Война 1812 года, открывшая лучший для русских – XIX в., – указала наш путь «нациостроительства». В отличие от европейского, он милитарный, а не гражданский: через всеобщие сплочение, службу («не за страх, а за совесть», не прислуживаясь) и самоограничение перед лицом внешнего врага. Нация у нас выходит из горнила войны, пусть и священной; механизмы ее сплочения имеют милитарную природу. Поэтому интеграция любого рода в России, видимо, невозможна без отсылок к военному опыту, чрезвычайным ситуациям, без актуализации страха внешней агрессии и образа врага. Такой механизм сложился в момент рождения народа / государственности, закрепился в Смуту, сработал в начале XIX в. Однако специфика «первой Отечественной» была в том, что процесс национального самоопределения захватил прежде всего и в основном элиты.
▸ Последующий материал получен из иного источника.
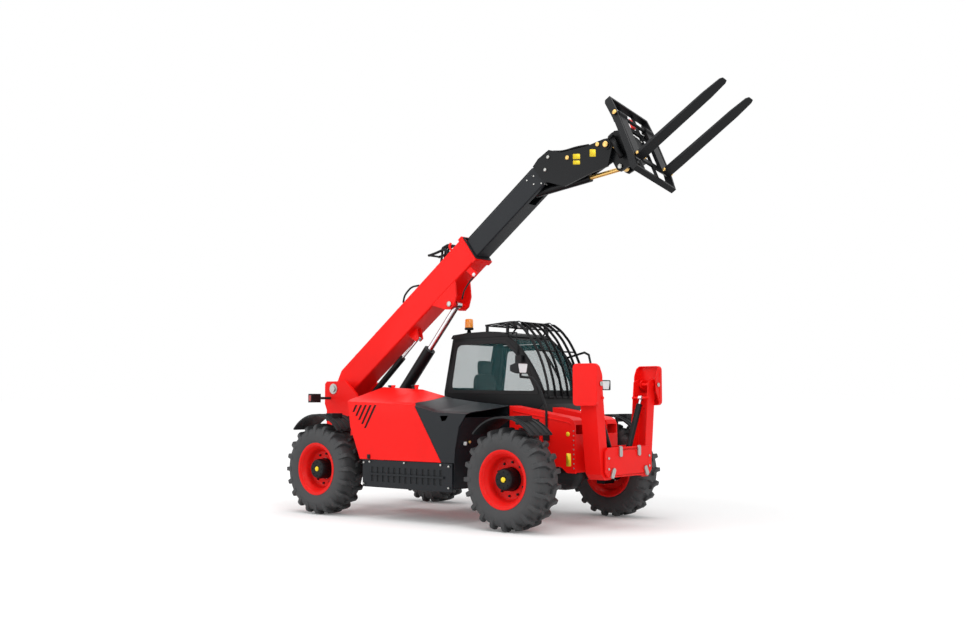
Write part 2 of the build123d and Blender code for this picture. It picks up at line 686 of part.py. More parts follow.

Отечественная начала XIX в. была временем обретения Отечества «верхней», европеизированной субкультурой: появления у ее представителей национального чувства, горделивого осознания себя русскими и создания тем самым условий для роста из нее гражданского общества 14 . В 12-м году в России появилась национальная элита – еще до рождения нации. Это не просто особенность русского «нациостроения», но его изъян. Народ в войне получил лишь первое впечатление, первый опыт национального единения, который фактически не был отрефлектирован. Тогда еще не существовало массовых средств внесения этого опыта в народное сознание и его фиксации 15 . Возможности церковной проповеди и народного творчества были в этом смысле ограничены. Но главное – отсутствовали внутренняя готовность принять этот опыт, способность выработать на его основе национальное самосознание, которые даются просвещением, долгой культурной работой, а также практикой свободной самореализации, самоощущением свободного человека.
14
В.О. Ключевский отмечал важную перемену, «совершившуюся в том поколении, которое сменило екатерининских вольнодумцев; веселая космополитическая сентиментальность отцов превратилась… в детях в патриотическую скорбь. Отцы были русскими, которым страстно хотелось стать французами; сыновья были по воспитанию французы, которым страстно хотелось стать русскими». Ключевский называет это «настроением… поколения, которое сделало 14 декабря» [16, с. 420].
15
Хотя попытки такого рода предпринимались уже во время войны. В «Сыне Отечества», например, для «обращения к простонародью» использовались возможности фольклорной речи и сатирических картинок. Военные истории «стилизовались под народные былины или сказания, сопровождались а-ля лубочными иллюстрациями» [3, с. 160, 161].